* Start *
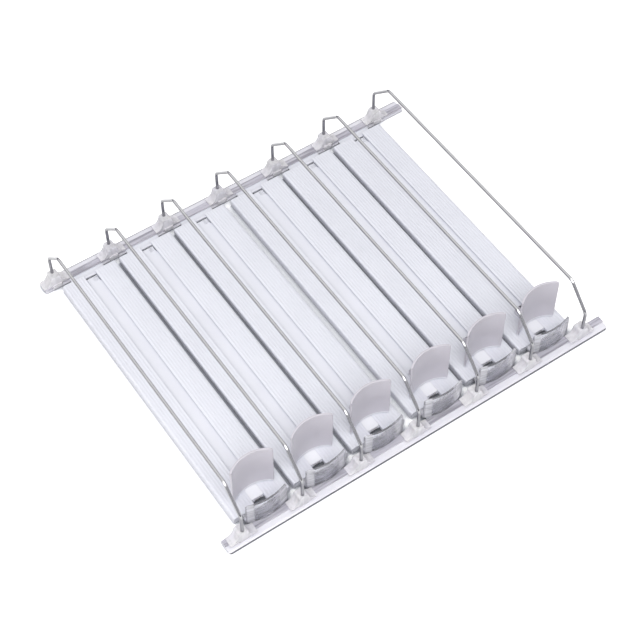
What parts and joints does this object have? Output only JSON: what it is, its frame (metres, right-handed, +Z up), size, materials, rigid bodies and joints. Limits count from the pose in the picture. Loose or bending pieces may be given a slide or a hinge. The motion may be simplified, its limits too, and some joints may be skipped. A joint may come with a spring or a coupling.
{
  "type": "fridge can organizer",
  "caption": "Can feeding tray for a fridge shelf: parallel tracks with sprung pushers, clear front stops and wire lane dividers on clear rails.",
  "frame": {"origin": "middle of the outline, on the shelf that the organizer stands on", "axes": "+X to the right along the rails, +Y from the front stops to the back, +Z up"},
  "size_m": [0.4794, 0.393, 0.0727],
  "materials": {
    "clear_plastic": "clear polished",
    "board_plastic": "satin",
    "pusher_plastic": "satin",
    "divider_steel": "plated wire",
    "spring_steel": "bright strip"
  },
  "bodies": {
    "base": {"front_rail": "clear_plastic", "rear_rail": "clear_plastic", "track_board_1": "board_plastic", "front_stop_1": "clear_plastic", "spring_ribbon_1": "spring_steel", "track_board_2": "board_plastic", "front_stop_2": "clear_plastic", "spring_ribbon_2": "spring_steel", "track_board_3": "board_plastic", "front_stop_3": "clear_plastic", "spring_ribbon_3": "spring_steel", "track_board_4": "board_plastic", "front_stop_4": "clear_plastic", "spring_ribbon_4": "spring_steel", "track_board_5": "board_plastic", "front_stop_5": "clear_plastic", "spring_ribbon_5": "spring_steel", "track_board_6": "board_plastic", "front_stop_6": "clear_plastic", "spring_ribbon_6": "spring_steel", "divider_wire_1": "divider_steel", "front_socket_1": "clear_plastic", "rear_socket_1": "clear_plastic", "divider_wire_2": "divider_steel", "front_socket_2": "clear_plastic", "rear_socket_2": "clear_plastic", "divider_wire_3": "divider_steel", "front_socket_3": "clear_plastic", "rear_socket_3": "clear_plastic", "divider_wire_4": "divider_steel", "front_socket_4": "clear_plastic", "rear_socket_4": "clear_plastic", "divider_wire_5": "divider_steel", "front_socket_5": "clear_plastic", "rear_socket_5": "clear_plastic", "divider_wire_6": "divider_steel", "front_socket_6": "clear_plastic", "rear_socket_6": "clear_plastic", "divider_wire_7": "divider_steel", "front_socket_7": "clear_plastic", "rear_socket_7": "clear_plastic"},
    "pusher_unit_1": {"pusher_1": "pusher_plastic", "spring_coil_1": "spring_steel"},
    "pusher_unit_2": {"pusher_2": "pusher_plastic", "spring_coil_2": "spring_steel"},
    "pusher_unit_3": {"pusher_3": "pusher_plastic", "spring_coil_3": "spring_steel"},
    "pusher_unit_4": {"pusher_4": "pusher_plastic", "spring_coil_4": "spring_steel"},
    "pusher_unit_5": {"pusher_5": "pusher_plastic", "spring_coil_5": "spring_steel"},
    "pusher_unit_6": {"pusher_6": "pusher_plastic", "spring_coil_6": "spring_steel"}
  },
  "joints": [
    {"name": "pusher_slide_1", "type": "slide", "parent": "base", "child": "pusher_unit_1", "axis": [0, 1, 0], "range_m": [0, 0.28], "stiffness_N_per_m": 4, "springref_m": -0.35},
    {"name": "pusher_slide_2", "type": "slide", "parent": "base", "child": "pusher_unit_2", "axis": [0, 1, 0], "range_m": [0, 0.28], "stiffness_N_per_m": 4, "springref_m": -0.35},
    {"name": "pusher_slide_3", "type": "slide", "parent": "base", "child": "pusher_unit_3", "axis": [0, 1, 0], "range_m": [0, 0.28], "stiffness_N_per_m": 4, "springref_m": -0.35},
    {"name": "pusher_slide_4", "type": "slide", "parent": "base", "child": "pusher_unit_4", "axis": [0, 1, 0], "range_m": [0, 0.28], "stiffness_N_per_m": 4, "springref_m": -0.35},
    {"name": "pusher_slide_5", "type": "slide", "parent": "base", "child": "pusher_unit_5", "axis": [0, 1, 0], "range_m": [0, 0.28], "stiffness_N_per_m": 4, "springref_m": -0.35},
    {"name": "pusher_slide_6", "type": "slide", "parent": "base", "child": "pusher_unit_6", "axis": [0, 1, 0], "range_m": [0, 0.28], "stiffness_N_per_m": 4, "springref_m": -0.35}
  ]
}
* End *
*Instructions for the task*
Reproduce the listing in full. Keep it exactly as written.

*Exercise result*
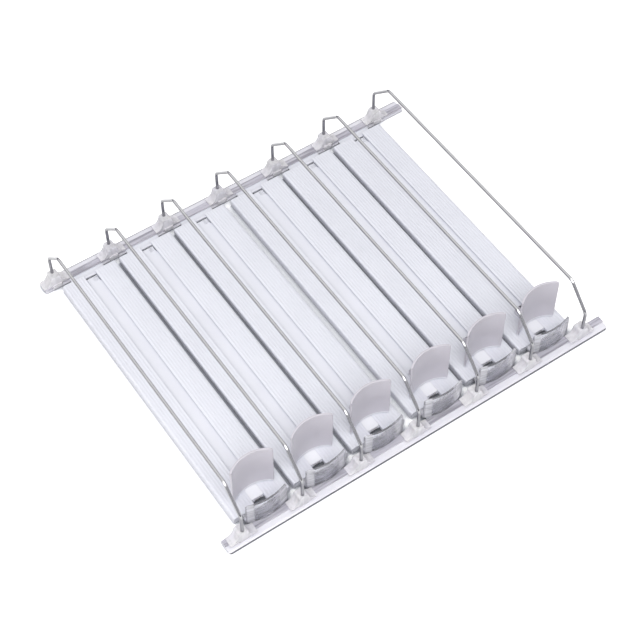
What parts and joints does this object have? Output only JSON: what it is, its frame (metres, right-handed, +Z up), size, materials, rigid bodies and joints. Limits count from the pose in the picture. Loose or bending pieces may be given a slide or a hinge. The motion may be simplified, its limits too, and some joints may be skipped. A joint may come with a spring or a coupling.
{
  "type": "fridge can organizer",
  "caption": "Can feeding tray for a fridge shelf: parallel tracks with sprung pushers, clear front stops and wire lane dividers on clear rails.",
  "frame": {"origin": "middle of the outline, on the shelf that the organizer stands on", "axes": "+X to the right along the rails, +Y from the front stops to the back, +Z up"},
  "size_m": [0.4794, 0.393, 0.0727],
  "materials": {
    "clear_plastic": "clear polished",
    "board_plastic": "satin",
    "pusher_plastic": "satin",
    "divider_steel": "plated wire",
    "spring_steel": "bright strip"
  },
  "bodies": {
    "base": {"front_rail": "clear_plastic", "rear_rail": "clear_plastic", "track_board_1": "board_plastic", "front_stop_1": "clear_plastic", "spring_ribbon_1": "spring_steel", "track_board_2": "board_plastic", "front_stop_2": "clear_plastic", "spring_ribbon_2": "spring_steel", "track_board_3": "board_plastic", "front_stop_3": "clear_plastic", "spring_ribbon_3": "spring_steel", "track_board_4": "board_plastic", "front_stop_4": "clear_plastic", "spring_ribbon_4": "spring_steel", "track_board_5": "board_plastic", "front_stop_5": "clear_plastic", "spring_ribbon_5": "spring_steel", "track_board_6": "board_plastic", "front_stop_6": "clear_plastic", "spring_ribbon_6": "spring_steel", "divider_wire_1": "divider_steel", "front_socket_1": "clear_plastic", "rear_socket_1": "clear_plastic", "divider_wire_2": "divider_steel", "front_socket_2": "clear_plastic", "rear_socket_2": "clear_plastic", "divider_wire_3": "divider_steel", "front_socket_3": "clear_plastic", "rear_socket_3": "clear_plastic", "divider_wire_4": "divider_steel", "front_socket_4": "clear_plastic", "rear_socket_4": "clear_plastic", "divider_wire_5": "divider_steel", "front_socket_5": "clear_plastic", "rear_socket_5": "clear_plastic", "divider_wire_6": "divider_steel", "front_socket_6": "clear_plastic", "rear_socket_6": "clear_plastic", "divider_wire_7": "divider_steel", "front_socket_7": "clear_plastic", "rear_socket_7": "clear_plastic"},
    "pusher_unit_1": {"pusher_1": "pusher_plastic", "spring_coil_1": "spring_steel"},
    "pusher_unit_2": {"pusher_2": "pusher_plastic", "spring_coil_2": "spring_steel"},
    "pusher_unit_3": {"pusher_3": "pusher_plastic", "spring_coil_3": "spring_steel"},
    "pusher_unit_4": {"pusher_4": "pusher_plastic", "spring_coil_4": "spring_steel"},
    "pusher_unit_5": {"pusher_5": "pusher_plastic", "spring_coil_5": "spring_steel"},
    "pusher_unit_6": {"pusher_6": "pusher_plastic", "spring_coil_6": "spring_steel"}
  },
  "joints": [
    {"name": "pusher_slide_1", "type": "slide", "parent": "base", "child": "pusher_unit_1", "axis": [0, 1, 0], "range_m": [0, 0.28], "stiffness_N_per_m": 4, "springref_m": -0.35},
    {"name": "pusher_slide_2", "type": "slide", "parent": "base", "child": "pusher_unit_2", "axis": [0, 1, 0], "range_m": [0, 0.28], "stiffness_N_per_m": 4, "springref_m": -0.35},
    {"name": "pusher_slide_3", "type": "slide", "parent": "base", "child": "pusher_unit_3", "axis": [0, 1, 0], "range_m": [0, 0.28], "stiffness_N_per_m": 4, "springref_m": -0.35},
    {"name": "pusher_slide_4", "type": "slide", "parent": "base", "child": "pusher_unit_4", "axis": [0, 1, 0], "range_m": [0, 0.28], "stiffness_N_per_m": 4, "springref_m": -0.35},
    {"name": "pusher_slide_5", "type": "slide", "parent": "base", "child": "pusher_unit_5", "axis": [0, 1, 0], "range_m": [0, 0.28], "stiffness_N_per_m": 4, "springref_m": -0.35},
    {"name": "pusher_slide_6", "type": "slide", "parent": "base", "child": "pusher_unit_6", "axis": [0, 1, 0], "range_m": [0, 0.28], "stiffness_N_per_m": 4, "springref_m": -0.35}
  ]
}